The present three storeyed temple of Bagh Bhairab probably built in 16th century stands in the brick-paved rectangular courtyard with the rest houses around it. There are some small shrines and stone images spread over the courtyard. The main gate is at the southern side. There are two other gates in the eastern and western sides. The two roofs of the temple are of tiles while the third one is covered with gilt-copper. There are wooden pillars carved with Hindu gods and goddesses. They have been erected in between windows of the second storey and the names of the carved deities have been finely cut out below them on the pedestals.
There are eighteen pinnacles-one in the first roof, six in the middle and eleven in the top roof. Beneath the eaves of the first roof there are very old but faded murals depicting the stories of Ramayan. Maha Bharat and the various manifestations of Durga, the mighty mother goddess. These paintings are frescoes in red with white plaster background. At the right side of the main gate of the temple there is Hifa Dyo, the god of blood sacrifice is allowed directly to Bagh Bhairab, all animal offerings to the deity are made here on behalf of this deity just as the animal sacrifices are made to Kumari, a stone idol, placed at the second gate in the left side of Chandeswori at Banepa and to the Chhetrapal which is at the very beginning of the final series of the steps to the temple of Khadga Jogini at Sankhu.

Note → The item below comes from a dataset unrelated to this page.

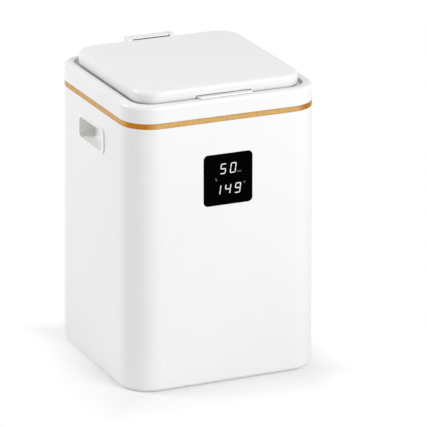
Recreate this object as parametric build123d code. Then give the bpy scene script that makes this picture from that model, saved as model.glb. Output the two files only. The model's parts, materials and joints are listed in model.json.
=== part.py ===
from build123d import *
import os
from math import atan, degrees, sqrt

# Towel warmer bucket, in millimetres. The floor is z = 0, the front faces -Y and the
# origin is under the middle of the body.

# Body
BODY_WIDTH = 265.1          # across the sides, carried down to the floor
BODY_DEPTH = 256.9          # front to back, carried down to the floor
BODY_CORNER = 42.0          # upright corner radius at the floor
DRAFT = 0.0081              # how far each side leans in for each millimetre of height
SHELL_WALL = 2.5
SHELL_LOW = 1.5             # underside above the floor
BASE_ROUND = 4.5            # radius of the lower edge
LIP_WIDTH = 18.0            # turned-in edge under the shell that carries the tray
SEAM = 0.1                  # gap where two outer mouldings meet
FIT = 0.2                   # gap round a piece that seats in another

# Gold band and top rim
RIM_TOP = 376.5             # above the floor
BAND_DROP = 22.7            # from the rim's top to the band
BAND_HEIGHT = 7.0
RIM_ROUND = 5.5
RIM_WALL = 2.5              # skirt inside the shell
SKIRT_DROP = 16.0           # how far the skirt reaches below the rim
RIM_PLATE = 3.0             # floor of the lid's recess
RIM_SIDE = 12.7             # between the recess and the side walls
RIM_END = 10.3              # between the recess and the front and back walls
RECESS_CORNER = 27.0
RECESS_DEPTH = 5.0
RECESS_ROUND = 1.2

# Bucket and heating
SHELF_SIDE = 19.8           # recess floor between its sides and the bucket
SHELF_END = 18.1            # the same at the front and back
BUCKET_CORNER = 24.0
BUCKET_WALL = 1.5
BUCKET_LOW = 62.0
BUCKET_ROUND = 12.0
BUCKET_FLANGE = 5.5
MOUTH_GAP = 1.0
WRAP_THICK = 1.0
WRAP_RISE = 28.0            # lower edge above the bucket's underside
WRAP_DROP = 41.5            # upper edge below the recess floor
JACKET_THICK = 6.0
JACKET_RISE = 16.0
JACKET_DROP = 19.5
HEATER_EDGE = 12.5          # between the plate and the stand's walls
HEATER_PLATE = 2.0
HEATER_RING = 20.0          # from the plate's edge to the middle of the element's channel
HEATER_CHANNEL = 3.5        # half its width, and its depth

# Small parts under the heater
THERMOSTAT_X = 15.0
THERMOSTAT_FLANGE = 8.5     # radii
THERMOSTAT_BODY = 7.5
THERMOSTAT_FLANGE_THICK = 3.0
THERMOSTAT_HEIGHT = 10.0
BLADE_STEP = 8.0
BLADE_WIDTH = 4.0
BLADE_THICK = 1.0
BLADE_LENGTH = 7.0
FUSE_X = -16.0
FUSE_RADIUS = 2.0
FUSE_LENGTH = 18.0
FUSE_DROP = 3.0             # of its axis under the plate
CLIP_WIDTH = 8.0
CLIP_LENGTH = 10.0
CLIP_HEIGHT = 5.5
SENSOR_Y = 22.0
SENSOR_RADIUS = 2.5
SENSOR_LENGTH = 16.0

# Base
TRAY_INSET = 8.5
TRAY_WALL = 2.5
FOOT_RADIUS = 9.0
FOOT_HEIGHT = 5.4
FOOT_CHAMFER = 0.8
FOOT_SIDE = 40.5            # from the side wall to a foot's middle
FOOT_END = 44.5             # from the front or back wall to it
STAND_INSET = 22.0          # of the stand's walls inside the bucket's
STAND_CORNER = 12.0
STAND_WALL = 2.5
STAND_FLANGE = 6.0
STAND_BITE = 1.5            # of its screws in the tray
WINDOW_LENGTH = 90.0        # openings in the stand's walls
WINDOW_HEIGHT = 30.0
WINDOW_CORNER = 6.0
VENT_LENGTH = 20.0
VENT_WIDTH = 3.0
VENT_STEP = 12.0
VENT_COUNT = 7

# Power board
BOARD_WIDTH = 84.0
BOARD_DEPTH = 58.0
BOARD_CORNER = 3.0
BOARD_THICK = 1.6
BOARD_LOW = 20.0
BOARD_EDGE = 5.0            # from a board's edge to its fixing holes
BOARD_BITE = 8.0            # of its screws in the posts
RELAY_SIZE = (16.0, 20.0, 16.0)
RELAY_PLACE = (-18.0, -2.0)
CAPACITOR_SIZE = (9.0, 18.0, 15.0)
CAPACITOR_PLACE = (0.5, -3.0)
CASE_CHAMFER = 0.8
CHOKE_X = 20.0
CHOKE_RADIUS = 10.0
CHOKE_BORE = 4.0
CHOKE_HEIGHT = 10.0
CHOKE_BASE = 3.0            # closed part under its bore
TERMINAL_SIZE = (30.0, 10.0, 12.0)
TERMINAL_PLACE = (0.0, 19.0)
TERMINAL_COUNT = 5
TERMINAL_STEP = 5.8
TERMINAL_BORE = 1.8
TERMINAL_SINK = 6.0         # depth of each screw well

# Display
DISPLAY_DROP = 105.6        # of its middle below the rim's top
LENS_SIZE = 66.7
LENS_CORNER = 6.0
LENS_PROUD = 0.3
FRAME_MARGIN = 7.0          # frame beyond the lens, behind the wall
FRAME_CORNER = 8.0
FRAME_THICK = 4.0
WINDOW_EDGE = 4.3           # of the frame's window inside the lens
WINDOW_ROUND = 3.0
LED_WIDTH = 46.0
LED_HEIGHT = 40.0
LED_CORNER = 1.5
LED_RISE = 4.0              # of its middle above the lens's middle
DISPLAY_BOARD_GAP = 6.0     # between the frame and the board
SPRING_RADIUS = 2.2
SPRING_STEP = 16.0
SPRING_EDGE = 9.3           # of the springs above the lens's lower edge

# Hand pockets
HANDLE_DROP = 67.5          # of their middle below the rim's top
BEZEL_LENGTH = 81.4
BEZEL_HEIGHT = 34.0
BEZEL_CORNER = 10.0
BEZEL_PROUD = 2.0
BEZEL_BACK = 1.6            # of its middle behind the body's middle
BEZEL_ROUND = 1.4
POCKET_LENGTH = 72.7
POCKET_HEIGHT = 27.0
POCKET_CORNER = 7.5
POCKET_DEPTH = 17.5
POCKET_BACK = 3.4
POCKET_ROUND = 3.0
CUP_WALL = 1.6
LUG_LENGTH = 10.0
LUG_RISE = 1.5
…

There are two torans over Hifa Dyo. They bear very fine cuttings of Asta-Matriks, Asta-Bhairabs and other gods and goddesses. In the western wall of the temple there is a hollow space regarded by the local people as Nasa Dyo, the god of music and dance. Bagh Bhairab made of clay has been enshrined in the left side corner in the temple. The three glass-eyed tiger-god is tongue-less and tooth-less but covered with silver and copper plates and heavily ornamented. This deity as mentioned in the stone inscriptions has been called Bagheswor (the tiger god), Bhimsen Bhattarak-Bhimsen(the governing deity), Gudei Sthanadhipati (the lord in the form of tiger) and Ajudyo(the ancestral god).
The local peoples hail this deity as the embodiment of prudence, knowledge, productivity and strength to resist all evils. Hence, the auspicious ceremonies such as weddings, hair-cuttings, rice-feedings and other ritual performances in Kirtipur are done only after a puja to this deity.